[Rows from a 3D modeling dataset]
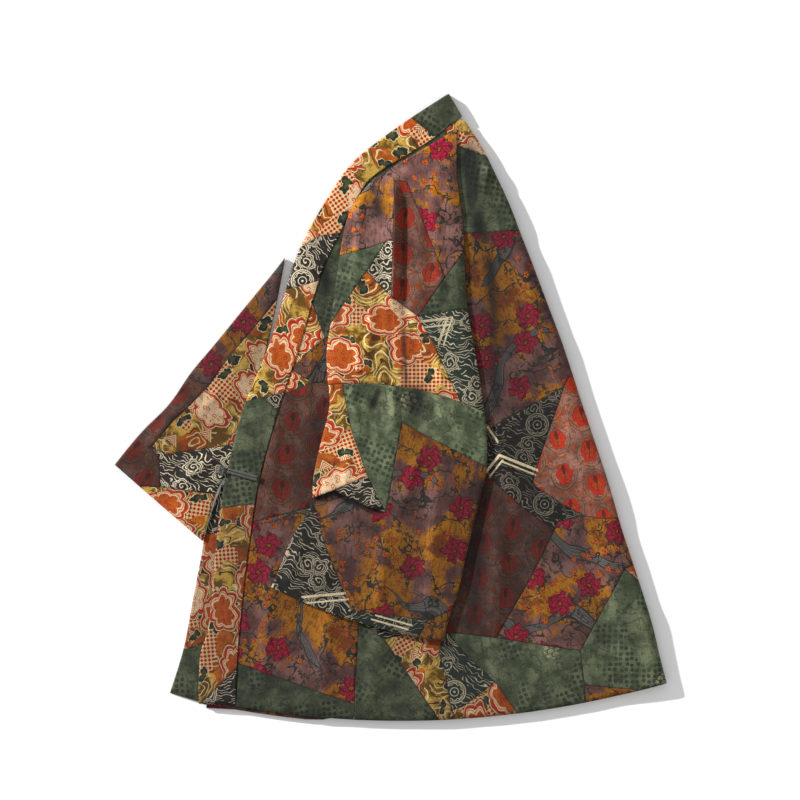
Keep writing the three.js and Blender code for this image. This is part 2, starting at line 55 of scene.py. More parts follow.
# Patchwork: print, its turn in degrees, its tone, and the patch's corners in the photograph.
# The tone is partly the patch's own lightness and partly painted light and shade: patches that
# lie in shade have darker tones.
# Corners at a panel's edge lie a little outside it.
BODY_PATCHES = [
    ("cloud", 30, 0.9, [(450, 112), (468, 108), (497, 158), (456, 146)]),
    ("green", 10, 0.66, [(440, 140), (456, 146), (487, 161), (500, 161), (532, 230), (466, 234)]),
    ("floral", -25, 0.52, [(466, 234), (532, 230), (588, 372), (571, 372), (563, 387), (487, 430),
        (450, 330)]),
    ("medallion", -12, 1.0, [(571, 372), (588, 372), (634, 517), (598, 518), (583, 515), (561, 503),
        (532, 484), (536, 469), (546, 438), (557, 406), (563, 387)]),
    ("wave", 20, 0.34, [(487, 430), (563, 387), (557, 406), (546, 438), (536, 469), (532, 484),
        (561, 503), (583, 515), (556, 522), (554, 530), (520, 505), (487, 475), (470, 450)]),
    ("medallion", 5, 0.34, [(440, 460), (487, 475), (520, 505), (554, 530), (530, 578), (496, 637),
        (446, 631)]),
    ("floral", -35, 0.62, [(554, 530), (556, 522), (583, 515), (598, 518), (634, 517), (648, 556),
        (624, 568), (580, 650), (496, 637), (530, 578)]),
    ("cloud", 40, 0.7, [(624, 568), (632, 558), (648, 556), (658, 584), (640, 582)]),
    ("green", 0, 0.74, [(624, 568), (640, 582), (658, 584), (690, 690), (640, 689), (584, 684),
        (580, 650)]),
    ("floral", 15, 0.6, [(584, 684), (640, 689), (640, 706), (586, 712)]),
    ("green", -20, 0.66, [(446, 631), (496, 637), (580, 650), (584, 684), (586, 712), (524, 722),
        (495, 681), (469, 657)]),
    ("teal", 45, 0.61, [(446, 631), (469, 657), (495, 681), (462, 706), (451, 709), (446, 675),
        (439, 652)]),
    ("cloud", -30, 0.6, [(384, 638), (413, 632), (441, 641), (439, 652), (446, 675), (451, 709),
        (447, 730)]),
    ("cloud", 60, 0.6, [(447, 730), (451, 709), (462, 706), (495, 681), (524, 722), (524, 730)]),
    ("wave", -15, 0.6, [(359, 620), (384, 638), (413, 632), (413, 610)]),
    ("green", 30, 0.5, [(359, 620), (384, 638), (447, 730), (354, 730)]),
    ("green", 15, 0.55, [(343, 225), (316, 283), (313, 303), (325, 338), (360, 338), (372, 180)]),
    ("cloud", 0, 0.95, [(300, 303), (313, 303), (325, 338), (311, 350), (292, 370), (270, 370)]),
    ("floral", 20, 0.6, [(325, 338), (360, 338), (360, 380), (313, 383), (292, 370), (311, 350)]),
    ("cloud", 25, 0.9, [(270, 370), (292, 370), (313, 383), (283, 394), (262, 400)]),
    ("medallion", 10, 0.48, [(262, 400), (283, 394), (313, 383), (360, 380), (350, 500), (311, 507),
        (256, 521), (240, 523)]),
    ("floral", 30, 0.62, [(240, 523), (256, 521), (311, 507), (350, 500), (359, 620), (354, 703),
        (226, 658)]),
    ("green", -8, 0.46, [(226, 658), (354, 703), (354, 730), (222, 720)]),
]
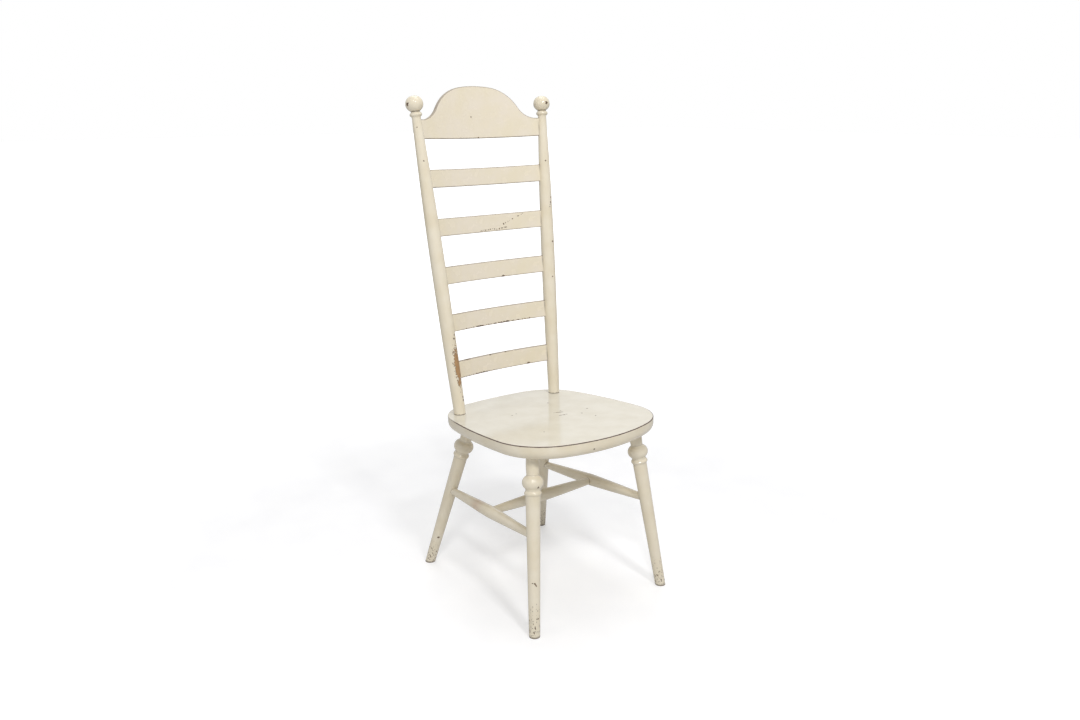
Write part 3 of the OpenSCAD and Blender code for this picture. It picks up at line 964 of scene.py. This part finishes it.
# %% [markdown]
# ## Light
#
# Two small lamps in front give each ball its bright spots and draw the shade under the
# seat. Larger, softer lamps above, behind and to one side only lift the dark places. The
# sky is white where the camera or a reflection looks at it, but it lights the chair with
# less than half of that, so shade stays shade.

# %% The studio's light
sky_level = 0.38
world = bpy.data.worlds.new("studio")
world.use_nodes = True
bpy.context.scene.world = world
tree = world.node_tree
path = add(tree, "LightPath")
seen = sum_of(tree, "MAXIMUM", path.outputs["Is Camera Ray"],
              sum_of(tree, "MAXIMUM", path.outputs["Is Glossy Ray"],
                     path.outputs["Is Transmission Ray"]))
strength = fade(tree, seen, 0.0, 1.0, sky_level, 1.0)
tree.links.new(strength, tree.nodes["Background"].inputs["Strength"])
tree.nodes["Background"].inputs["Color"].default_value = (1, 1, 1, 1)


def soft_box(name, place, aim, size, power):
    """A square lamp at place that faces aim"""
    lamp = bpy.data.lights.new(name, "AREA")
    lamp.shape, lamp.size, lamp.energy = "SQUARE", size, power
    holder = bpy.data.objects.new(name, lamp)
    holder.location = place
    holder.rotation_euler = (Vector(aim) - Vector(place)).to_track_quat("-Z", "Y").to_euler()
    bpy.context.scene.collection.objects.link(holder)


# each lamp's name, place, what it faces, size in metres and power in watts
middle_of_chair = (0, 0, 0.6)
soft_box("front_right", (-0.55, -2.75, 3.1), middle_of_chair, 0.5, 43)
soft_box("front_left", (-1.80, -2.25, 3.1), middle_of_chair, 0.5, 39)
soft_box("top", (0.3, -0.2, 3.4), middle_of_chair, 1.5, 14)
soft_box("back", (0.8, 1.4, 3.9), middle_of_chair, 1.4, 20)
soft_box("left", (-3.0, 0.3, 1.2), middle_of_chair, 1.6, 5)

# %% [markdown]
# ## Camera
#
# The camera stands a little over a metre up, ahead of the seat and to the chair's right,
# and looks down by fifteen degrees. The Standard view shows a colour about as it was
# mixed.

# %% The camera
lens, film = 32.36, 36.0
camera_turn, camera_dip = radians(-38.23), radians(14.95)
camera_right, camera_ahead, camera_up = 1.385, 1.4915, 1.155    # ahead of the front edge
view = bpy.data.cameras.new("camera")
view.lens, view.sensor_width = lens, film
camera = bpy.data.objects.new("camera", view)
camera.location = (-camera_right, front_edge - camera_ahead, camera_up)
camera.rotation_euler = (pi / 2 - camera_dip, 0, camera_turn)
bpy.context.scene.collection.objects.link(camera)
bpy.context.scene.camera = camera
bpy.context.scene.view_settings.view_transform = "Standard"
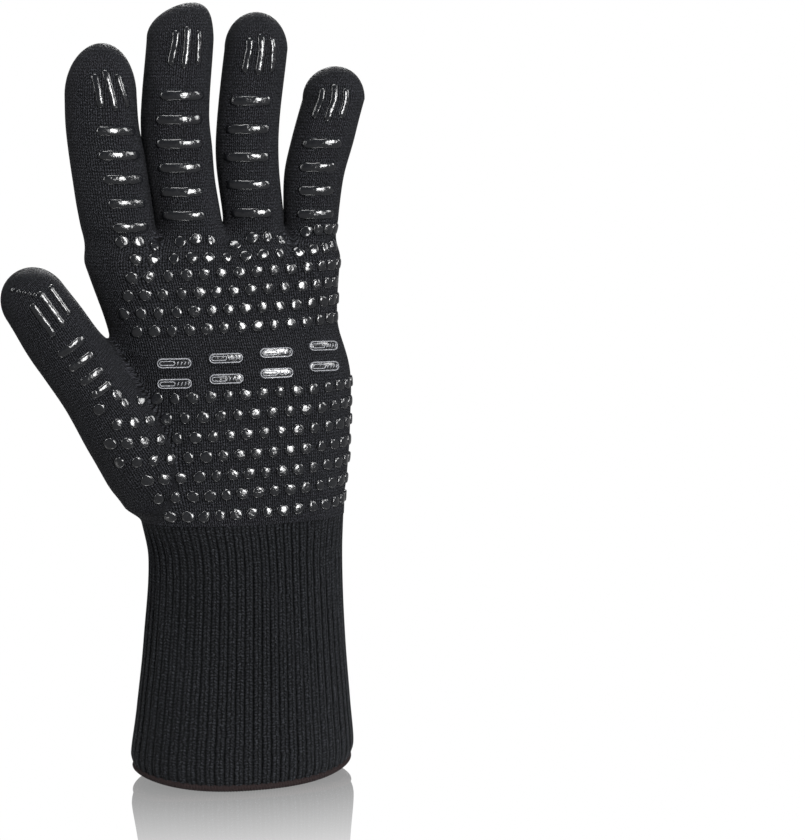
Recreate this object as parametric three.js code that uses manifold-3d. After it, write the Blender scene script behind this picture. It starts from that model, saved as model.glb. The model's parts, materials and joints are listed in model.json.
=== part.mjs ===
// A heat resistant glove for the left hand: a knitted aramid shell with a long ribbed cuff, a cotton
// lining inside it, a bound hem, and raised silicone bars across the palm. It stands on its hem.
// Units are millimetres. +Z runs from the hem to the fingertips, the palm faces -Y, and the thumb is
// on the -X side. The origin is the centre of the hem's plane under the middle of the whole glove.
//
// The shell and the lining bend with the hand inside them, so each is cut at the flex lines into
// stiff lengths. A wedge of soft knit fills the space that a bend needs on its inner side.
import * as THREE from "three";
import { mergeVertices } from "three/addons/utils/BufferGeometryUtils.js";
import Module from "manifold-3d";

const wasm = await Module();
wasm.setup();

// ---- driving dimensions ----
const SHELL_WALL = 1.6; // knitted aramid
const LINING_WALL = 1.9; // brushed cotton
const FIT_GAP = 0.3; // room between touching pieces
const GRIP_HEIGHT = 0.9; // silicone above the knit
const HEM_HEIGHT = 3.4;
const HEM_FLOOR = 1.2; // binding under the two layers' edges
const HEM_LEG = 0.8; // binding on each side of them
const FINGER_SIDES = 12;
const HAND_SIDES = 26;
const FINGER_DEPTH = 0.84; // a finger's thickness over its width
const HAND_SQUARENESS = 2.4; // 2 is an ellipse, more is boxier
const CUFF_SQUARENESS = 2.1;
const PALM_TOP = 234; // the webs between the fingers
const DOME_RISES = [0.42, 0.72, 0.91, 0.985]; // the sections of a round end, over its height
const FAR = 400; // past the glove in any direction
const CUFF_HEIGHTS = [0, 9, 30, 60, 80, 97];
const PALM_HEIGHTS = [60, 80, 97, 120, 145, 170, 190, 208, 222];

// How deep each surface lies under the outside of the knit
const LINING_OUTSIDE = SHELL_WALL + FIT_GAP;
const LINING_INSIDE = LINING_OUTSIDE + LINING_WALL;

// Rows of [height, centre x, half width, half depth] up the cuff and the palm
const HAND_ROWS = [
  [0, 22.6, 46.8, 30.6],
  [9, 22.9, 48.8, 31],
  [30, 23.5, 46.8, 29.6],
  [60, 24.4, 44, 26.6],
  [97, 24.9, 42.2, 24],
  [120, 23.4, 45, 21.5],
  [150, 22.4, 48.4, 19.5],
  [175, 21.4, 49.4, 17.8],
  [200, 16.4, 48.2, 16],
  [PALM_TOP, 10.6, 51.4, 13.5],
];

// Rows of [height, centre x, half width] up each finger, ending where its round tip starts.
// lean is how far the top of the round tip lies to +X of the finger below it.
const FINGERS = {
  index: {
    rows: [
      [190, -17, 9],
      [215, -22.6, 12.8],
      [237, -27.6, 15.2],
      [258, -30.8, 15.4],
      [280, -33.4, 15],
      [292, -33.8, 14.8],
    ],
    tip: 313.5,
    lean: 0.6,
    pivots: [242, 268, 291],
  },
  middle: {
    rows: [
      [190, 4.5, 8],
      [215, 3, 12.6],
      [237, 2.2, 13.9],
      [258, -0.9, 13.9],
      [284, -3.2, 14.3],
      [315, -0.4, 13.9],
    ],
    tip: 330,
    lean: 5,
    pivots: [242, 273, 300],
  },
  ring: {
    rows: [
      [190, 29.5, 8],
      [215, 30, 12],
      [237, 29.9, 12.9],
      [263, 27.3, 13.1],
      [284, 28.1, 13.2],
      [311, 31.5, 13.2],
    ],
    tip: 326,
    lean: 0,
    pivots: [242, 272, 298],
  },
  little: {
    rows: [
      [190, 50.5, 7],
      [215, 52.2, 9.8],
      [237, 54.2, 11.5],
      [258, 56.2, 12.8],
      [274, 60.1, 13.4],
      [290, 64.8, 13.2],
    ],
    tip: 303.6,
    lean: 0.7,
    pivots: [241, 263, 283],
  },
};

// The thumb's own line runs from its tip down into the heel of the hand
const THUMB_TIP = new THREE.Vector3(-71.8, -12, 221);
const THUMB_HEEL = new THREE.Vector3(-6, 0, 117.5);
// Rows of [distance from the tip, half width, half depth]
const THUMB_ROWS = [
  [134, 8, 8],
  [119, 14, 14.5],
  [103, 17.4, 17],
  [83, 16.4, 17],
  [62, 14.4, 14.6],
  [46, 14.6, 13.4],
  [31, 14.6, 13],
  [15, 13.8, 12.2],
];
const THUMB_PIVOTS = [50, 30]; // distances from the tip
const THUMB_CLOSES_TO = new THREE.Vector3(0.6, -0.8, 0); // across the palm and forward

// Two rows of raised bars across the palm, rising towards the little finger
const BAR_ROWS = { upper: 182, lower: 173.4 }; // height of the first bar in each row
const BARS_IN_ROW = 4;
const BAR_FIRST = -7.6;
const BAR_PITCH = [21.5, 1.6];
const BAR_LENGTH = 14;
const BAR_WIDTH = 4;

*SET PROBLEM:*
Only the number is wanted: how many lines contain the string "parts"?

*FULL SOLUTION:*
2